According to a pair of sources who spoke to Reuters this week, Raisi was removed from the succession short list “some six months ago because of his sagging popularity.” The same linked article noted that “intensive lobbying had been underway by influential, pro-Raisi clerics to get his name reinstated.”
That’s all speculation, of course. Nobody knows what’s actually going on in the uppermost echelons of the regime, but competition between factions does exist. There’s overlap, and “moderate” is always a relative term, so the whole thing’s a bit of a Venn diagram, but the hardline establishment has a power center, so does the IRGC and so on.
Importantly, Khamenei’s not the only Khamenei. There’s Mojtaba. The son. In theory anyway, Khamenei wouldn’t want his son to be Supreme Leader: It’d be farcical in the extreme for the Revolution to come full circle and dead end in a de facto hereditary monarchy.
But just because Khamenei might not want it doesn’t mean Mojtaba doesn’t think it’s his.
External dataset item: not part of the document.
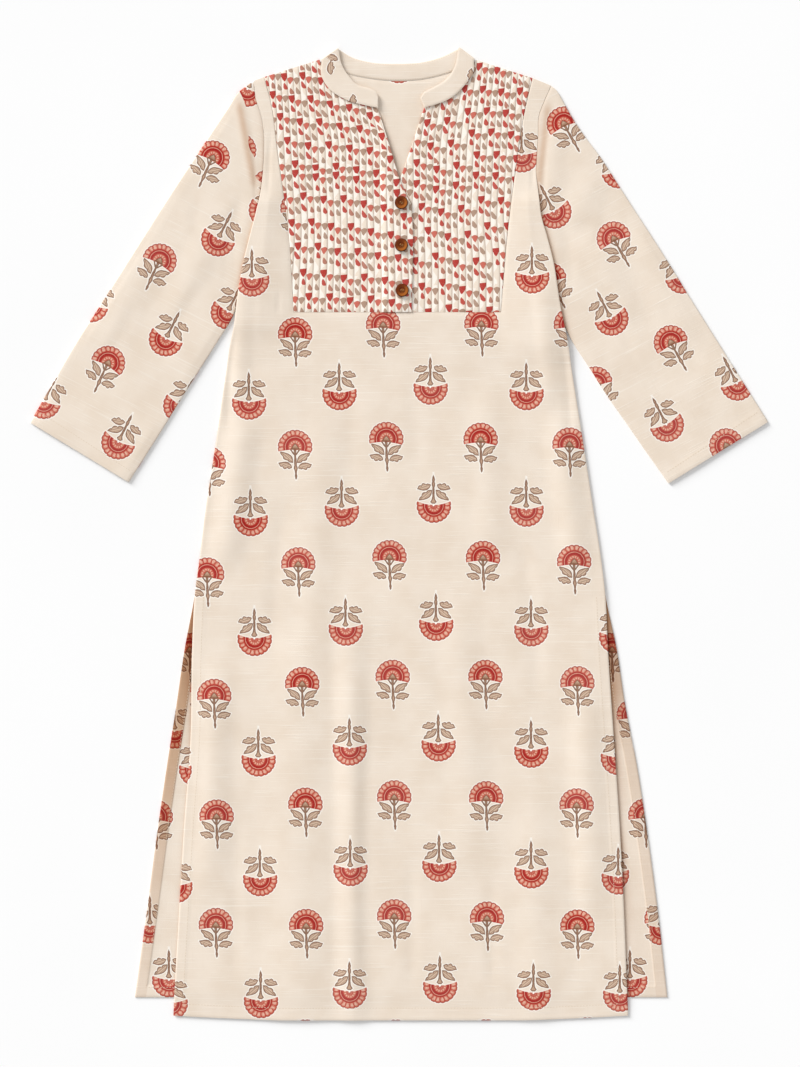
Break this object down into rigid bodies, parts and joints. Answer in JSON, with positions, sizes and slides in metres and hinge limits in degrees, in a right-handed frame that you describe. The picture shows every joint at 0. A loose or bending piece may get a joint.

As Jason Rezaian wrote for The Washington Post, “there was a time when loyalty meant something in Iran’s theocratic system, but there has also been a long history of violent and unresolved deaths [making] Mojtaba and his cronies immediate suspects in the eyes of some Iranians.”
One way or another, it seems reasonable to assess that Raisi’s death materially increases the likelihood of tumult — violent tumult — in the event of Khamenei’s passing. If there was any truth at all to the idea that Khamenei favored Raisi as his successor, and assuming there was no hidden rift between the two men, the odds of a smooth transition are now materially lower.
As Rezaian put it, “For regime insiders, it’s yet another sign that deadly infighting is likely to increase after Khamenei dies.” Alex Vatanka, director of the Iran Program at the Middle East Institute in Washington, echoed that sentiment in remarks to Reuters. Indeed, he suggested the power struggle might’ve already begun: “[Raisi’s death] could result in regime infighting unlike anything we’ve seen since the early 1980s.”
This is, you’re reminded, a missile power, a nuclear threshold state and a regime without which a motley collection of heavily-armed, highly capable, regional militia would be rendered rudderless free agents virtually overnight in a collapse scenario.


Interesting take.. I know the upper echelon would not be happy with Mojtaba taking the job as supreme leader. From my understanding it was part of the rules set by the founder of the Islamic Republic, Ayatollah Khomeini. If what are postulating is ever found to be true, the Mid East could be an even bigger mess than it already is. I have also read about Alireaza Arafi, who sits on the committee responsible for selecting supreme leaders, could potentially take the job too.